Some records |
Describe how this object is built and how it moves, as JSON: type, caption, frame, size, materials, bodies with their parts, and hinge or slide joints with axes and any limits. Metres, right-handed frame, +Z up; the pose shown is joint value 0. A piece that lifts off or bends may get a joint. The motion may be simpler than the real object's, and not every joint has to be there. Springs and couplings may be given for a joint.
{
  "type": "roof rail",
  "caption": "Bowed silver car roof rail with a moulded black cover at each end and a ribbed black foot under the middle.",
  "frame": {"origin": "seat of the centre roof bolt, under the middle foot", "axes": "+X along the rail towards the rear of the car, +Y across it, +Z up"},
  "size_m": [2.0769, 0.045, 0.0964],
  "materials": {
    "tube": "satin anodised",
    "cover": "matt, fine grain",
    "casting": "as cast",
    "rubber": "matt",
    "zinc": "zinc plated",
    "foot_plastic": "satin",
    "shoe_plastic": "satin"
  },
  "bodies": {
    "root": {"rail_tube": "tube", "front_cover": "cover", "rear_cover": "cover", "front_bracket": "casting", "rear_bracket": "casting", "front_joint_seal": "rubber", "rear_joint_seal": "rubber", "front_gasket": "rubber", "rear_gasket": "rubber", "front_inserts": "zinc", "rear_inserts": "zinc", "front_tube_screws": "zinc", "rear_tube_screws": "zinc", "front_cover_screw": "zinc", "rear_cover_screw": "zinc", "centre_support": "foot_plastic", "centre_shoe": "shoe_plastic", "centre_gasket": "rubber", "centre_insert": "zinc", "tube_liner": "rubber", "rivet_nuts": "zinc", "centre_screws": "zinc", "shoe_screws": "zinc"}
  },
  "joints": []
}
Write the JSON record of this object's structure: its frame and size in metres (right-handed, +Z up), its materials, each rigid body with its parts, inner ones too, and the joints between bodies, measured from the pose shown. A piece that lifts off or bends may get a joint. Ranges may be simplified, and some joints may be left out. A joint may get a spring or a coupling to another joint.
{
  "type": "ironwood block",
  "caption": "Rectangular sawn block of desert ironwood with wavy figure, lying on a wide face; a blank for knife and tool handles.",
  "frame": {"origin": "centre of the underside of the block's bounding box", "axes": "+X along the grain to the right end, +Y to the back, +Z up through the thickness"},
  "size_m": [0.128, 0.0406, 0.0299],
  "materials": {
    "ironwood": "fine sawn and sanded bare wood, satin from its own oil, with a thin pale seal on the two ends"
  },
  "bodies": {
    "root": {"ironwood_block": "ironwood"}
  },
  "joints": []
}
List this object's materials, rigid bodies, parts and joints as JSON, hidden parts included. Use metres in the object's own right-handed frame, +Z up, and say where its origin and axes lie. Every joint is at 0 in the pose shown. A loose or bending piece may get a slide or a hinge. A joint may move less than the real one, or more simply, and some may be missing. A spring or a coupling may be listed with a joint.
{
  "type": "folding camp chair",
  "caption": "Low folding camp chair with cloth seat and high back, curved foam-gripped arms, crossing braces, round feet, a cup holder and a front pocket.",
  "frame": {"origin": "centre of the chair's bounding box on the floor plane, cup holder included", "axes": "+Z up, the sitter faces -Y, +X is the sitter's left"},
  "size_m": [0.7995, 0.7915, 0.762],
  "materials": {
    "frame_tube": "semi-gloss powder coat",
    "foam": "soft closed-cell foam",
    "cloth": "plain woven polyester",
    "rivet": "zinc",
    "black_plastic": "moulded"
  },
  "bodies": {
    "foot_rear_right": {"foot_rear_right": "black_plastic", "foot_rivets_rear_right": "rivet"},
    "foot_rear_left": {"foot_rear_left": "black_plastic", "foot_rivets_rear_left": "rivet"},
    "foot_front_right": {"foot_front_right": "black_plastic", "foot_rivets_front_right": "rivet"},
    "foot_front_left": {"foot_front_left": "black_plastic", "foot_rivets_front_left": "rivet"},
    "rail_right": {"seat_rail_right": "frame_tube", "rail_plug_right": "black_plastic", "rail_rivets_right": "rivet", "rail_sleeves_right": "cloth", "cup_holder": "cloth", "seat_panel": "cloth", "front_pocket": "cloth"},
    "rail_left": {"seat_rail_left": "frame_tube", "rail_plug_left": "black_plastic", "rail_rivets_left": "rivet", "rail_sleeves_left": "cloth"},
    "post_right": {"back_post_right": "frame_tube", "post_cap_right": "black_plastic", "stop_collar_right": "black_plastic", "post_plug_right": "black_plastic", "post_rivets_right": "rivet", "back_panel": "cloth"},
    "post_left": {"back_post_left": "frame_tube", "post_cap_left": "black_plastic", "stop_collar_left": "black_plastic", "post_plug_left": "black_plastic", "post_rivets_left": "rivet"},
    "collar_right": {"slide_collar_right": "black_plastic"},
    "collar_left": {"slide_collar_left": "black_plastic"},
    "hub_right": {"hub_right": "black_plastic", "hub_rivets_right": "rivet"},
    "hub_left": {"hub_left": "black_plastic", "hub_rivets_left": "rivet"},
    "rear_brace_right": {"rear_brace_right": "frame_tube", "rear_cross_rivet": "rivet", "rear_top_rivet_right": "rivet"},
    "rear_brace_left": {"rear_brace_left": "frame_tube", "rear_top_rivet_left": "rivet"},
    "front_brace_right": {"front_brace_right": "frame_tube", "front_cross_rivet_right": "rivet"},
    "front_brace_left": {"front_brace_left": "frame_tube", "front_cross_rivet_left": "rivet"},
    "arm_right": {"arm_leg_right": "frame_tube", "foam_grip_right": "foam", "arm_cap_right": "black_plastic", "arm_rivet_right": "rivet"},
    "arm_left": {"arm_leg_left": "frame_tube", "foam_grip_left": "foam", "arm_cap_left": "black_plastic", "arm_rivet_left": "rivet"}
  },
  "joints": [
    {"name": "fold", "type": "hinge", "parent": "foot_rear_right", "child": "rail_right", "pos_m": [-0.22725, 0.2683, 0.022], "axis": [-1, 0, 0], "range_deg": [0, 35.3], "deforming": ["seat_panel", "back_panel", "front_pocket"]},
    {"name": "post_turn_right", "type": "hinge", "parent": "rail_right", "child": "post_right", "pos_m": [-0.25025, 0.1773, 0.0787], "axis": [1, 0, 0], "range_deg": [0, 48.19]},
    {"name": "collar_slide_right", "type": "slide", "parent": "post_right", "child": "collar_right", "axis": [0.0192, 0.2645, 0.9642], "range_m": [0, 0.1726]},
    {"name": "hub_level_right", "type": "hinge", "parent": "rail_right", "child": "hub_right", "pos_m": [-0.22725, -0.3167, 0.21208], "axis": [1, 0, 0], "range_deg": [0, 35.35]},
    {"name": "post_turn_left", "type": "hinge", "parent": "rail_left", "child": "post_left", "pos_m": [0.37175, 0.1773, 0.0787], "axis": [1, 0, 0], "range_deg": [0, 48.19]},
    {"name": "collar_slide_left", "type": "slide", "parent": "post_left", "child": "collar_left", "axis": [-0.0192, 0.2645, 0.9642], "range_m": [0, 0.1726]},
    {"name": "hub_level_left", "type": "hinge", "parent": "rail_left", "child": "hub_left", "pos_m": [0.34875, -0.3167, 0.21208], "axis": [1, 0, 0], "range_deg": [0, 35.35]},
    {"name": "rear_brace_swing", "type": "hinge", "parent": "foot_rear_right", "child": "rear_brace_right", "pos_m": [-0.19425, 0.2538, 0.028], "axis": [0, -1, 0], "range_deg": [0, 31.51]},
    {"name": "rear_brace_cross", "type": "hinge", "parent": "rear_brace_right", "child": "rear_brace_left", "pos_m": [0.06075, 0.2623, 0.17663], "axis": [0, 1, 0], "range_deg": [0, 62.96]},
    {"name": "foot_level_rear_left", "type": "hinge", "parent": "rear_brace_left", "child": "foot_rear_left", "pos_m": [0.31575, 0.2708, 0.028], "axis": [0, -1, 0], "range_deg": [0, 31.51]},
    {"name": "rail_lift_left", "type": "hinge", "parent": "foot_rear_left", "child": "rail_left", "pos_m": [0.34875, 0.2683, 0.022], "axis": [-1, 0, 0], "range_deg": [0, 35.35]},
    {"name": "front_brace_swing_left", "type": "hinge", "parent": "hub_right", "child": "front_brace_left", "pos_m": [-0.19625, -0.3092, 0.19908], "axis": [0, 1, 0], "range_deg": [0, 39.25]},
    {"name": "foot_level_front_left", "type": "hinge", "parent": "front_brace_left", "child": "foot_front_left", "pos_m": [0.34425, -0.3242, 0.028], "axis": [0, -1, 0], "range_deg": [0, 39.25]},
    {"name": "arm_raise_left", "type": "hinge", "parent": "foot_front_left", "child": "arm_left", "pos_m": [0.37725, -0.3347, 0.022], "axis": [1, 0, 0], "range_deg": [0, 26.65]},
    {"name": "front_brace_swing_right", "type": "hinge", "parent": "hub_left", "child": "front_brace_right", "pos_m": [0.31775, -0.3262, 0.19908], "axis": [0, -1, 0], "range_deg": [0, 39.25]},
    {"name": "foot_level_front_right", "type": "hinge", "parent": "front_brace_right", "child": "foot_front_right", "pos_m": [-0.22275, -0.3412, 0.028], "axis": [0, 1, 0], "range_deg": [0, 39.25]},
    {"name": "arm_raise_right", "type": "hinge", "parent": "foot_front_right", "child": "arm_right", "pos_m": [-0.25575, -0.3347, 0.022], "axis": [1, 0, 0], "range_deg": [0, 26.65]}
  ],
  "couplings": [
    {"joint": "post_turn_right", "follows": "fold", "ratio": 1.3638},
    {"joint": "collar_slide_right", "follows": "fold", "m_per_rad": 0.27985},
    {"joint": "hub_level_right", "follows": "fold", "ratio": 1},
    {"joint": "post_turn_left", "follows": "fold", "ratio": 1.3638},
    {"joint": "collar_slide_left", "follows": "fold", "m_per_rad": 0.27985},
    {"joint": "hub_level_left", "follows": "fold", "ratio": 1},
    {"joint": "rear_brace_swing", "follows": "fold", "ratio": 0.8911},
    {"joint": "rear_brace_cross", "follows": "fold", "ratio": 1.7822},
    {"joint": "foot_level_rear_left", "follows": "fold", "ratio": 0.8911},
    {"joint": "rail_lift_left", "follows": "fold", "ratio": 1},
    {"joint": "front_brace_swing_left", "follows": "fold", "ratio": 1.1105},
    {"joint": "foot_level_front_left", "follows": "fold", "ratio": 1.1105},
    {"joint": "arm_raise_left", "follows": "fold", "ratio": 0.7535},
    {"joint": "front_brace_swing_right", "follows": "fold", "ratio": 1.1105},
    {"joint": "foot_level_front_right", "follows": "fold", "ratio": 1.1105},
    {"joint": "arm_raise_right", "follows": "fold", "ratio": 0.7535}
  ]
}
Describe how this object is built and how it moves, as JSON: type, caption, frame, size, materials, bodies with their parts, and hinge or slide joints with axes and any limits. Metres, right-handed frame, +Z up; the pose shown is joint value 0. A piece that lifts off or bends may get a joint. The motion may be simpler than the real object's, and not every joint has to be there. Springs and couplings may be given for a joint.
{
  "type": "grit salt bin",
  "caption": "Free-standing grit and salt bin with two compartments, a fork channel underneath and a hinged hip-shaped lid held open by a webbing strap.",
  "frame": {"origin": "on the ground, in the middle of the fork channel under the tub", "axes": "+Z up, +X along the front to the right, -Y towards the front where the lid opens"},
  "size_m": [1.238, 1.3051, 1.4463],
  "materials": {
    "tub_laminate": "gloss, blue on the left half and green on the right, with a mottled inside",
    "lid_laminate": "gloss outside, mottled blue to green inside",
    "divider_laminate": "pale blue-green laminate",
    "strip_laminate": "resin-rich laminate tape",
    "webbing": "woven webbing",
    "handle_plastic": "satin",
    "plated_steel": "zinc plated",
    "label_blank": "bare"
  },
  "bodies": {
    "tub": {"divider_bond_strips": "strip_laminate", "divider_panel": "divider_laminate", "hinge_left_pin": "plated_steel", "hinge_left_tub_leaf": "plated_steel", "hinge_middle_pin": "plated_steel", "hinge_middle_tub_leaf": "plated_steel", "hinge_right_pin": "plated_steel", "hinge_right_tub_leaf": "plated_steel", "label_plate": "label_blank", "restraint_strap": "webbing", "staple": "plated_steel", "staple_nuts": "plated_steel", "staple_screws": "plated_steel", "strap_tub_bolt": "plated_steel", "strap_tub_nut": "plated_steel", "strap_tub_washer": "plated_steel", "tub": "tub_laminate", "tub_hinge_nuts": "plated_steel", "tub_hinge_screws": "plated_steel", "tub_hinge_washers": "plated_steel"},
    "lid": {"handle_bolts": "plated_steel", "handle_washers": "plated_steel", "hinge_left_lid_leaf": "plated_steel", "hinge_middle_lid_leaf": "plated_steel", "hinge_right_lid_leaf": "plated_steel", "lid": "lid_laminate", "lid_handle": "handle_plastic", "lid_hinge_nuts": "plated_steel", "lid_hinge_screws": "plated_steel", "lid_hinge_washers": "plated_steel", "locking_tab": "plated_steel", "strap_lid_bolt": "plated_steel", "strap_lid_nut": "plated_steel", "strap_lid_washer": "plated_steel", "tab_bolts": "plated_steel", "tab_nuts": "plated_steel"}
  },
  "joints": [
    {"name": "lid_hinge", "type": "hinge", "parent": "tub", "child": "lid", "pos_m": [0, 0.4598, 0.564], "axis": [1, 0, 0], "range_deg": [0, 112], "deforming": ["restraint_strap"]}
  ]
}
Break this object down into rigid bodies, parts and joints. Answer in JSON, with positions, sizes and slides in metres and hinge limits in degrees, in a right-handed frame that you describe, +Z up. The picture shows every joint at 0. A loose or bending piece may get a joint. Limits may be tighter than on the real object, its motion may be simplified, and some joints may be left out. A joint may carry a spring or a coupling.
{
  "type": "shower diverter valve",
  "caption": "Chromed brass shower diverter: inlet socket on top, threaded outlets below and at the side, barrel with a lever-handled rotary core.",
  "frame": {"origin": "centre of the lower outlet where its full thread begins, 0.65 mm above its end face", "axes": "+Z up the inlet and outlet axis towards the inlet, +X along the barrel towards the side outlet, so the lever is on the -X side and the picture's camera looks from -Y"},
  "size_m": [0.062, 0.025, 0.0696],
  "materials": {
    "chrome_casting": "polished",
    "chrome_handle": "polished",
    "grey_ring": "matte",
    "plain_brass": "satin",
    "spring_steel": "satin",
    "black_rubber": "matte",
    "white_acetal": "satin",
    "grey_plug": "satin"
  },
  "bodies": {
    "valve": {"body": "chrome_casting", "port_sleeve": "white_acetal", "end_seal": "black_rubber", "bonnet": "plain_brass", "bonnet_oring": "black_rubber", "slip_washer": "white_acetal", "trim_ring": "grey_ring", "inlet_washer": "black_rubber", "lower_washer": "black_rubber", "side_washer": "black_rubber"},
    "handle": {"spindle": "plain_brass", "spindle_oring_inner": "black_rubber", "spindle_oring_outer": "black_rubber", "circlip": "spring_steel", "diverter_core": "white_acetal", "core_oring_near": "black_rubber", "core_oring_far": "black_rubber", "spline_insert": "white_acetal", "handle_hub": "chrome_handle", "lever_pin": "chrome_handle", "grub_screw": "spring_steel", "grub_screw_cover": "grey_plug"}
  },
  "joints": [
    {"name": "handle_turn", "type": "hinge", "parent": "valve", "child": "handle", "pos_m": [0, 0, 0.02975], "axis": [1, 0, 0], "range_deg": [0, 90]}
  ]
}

SHORT TASK | Determine the number of lines in these entries that contain the word "each", and write only that number.

COMPLETED EXERCISE | 2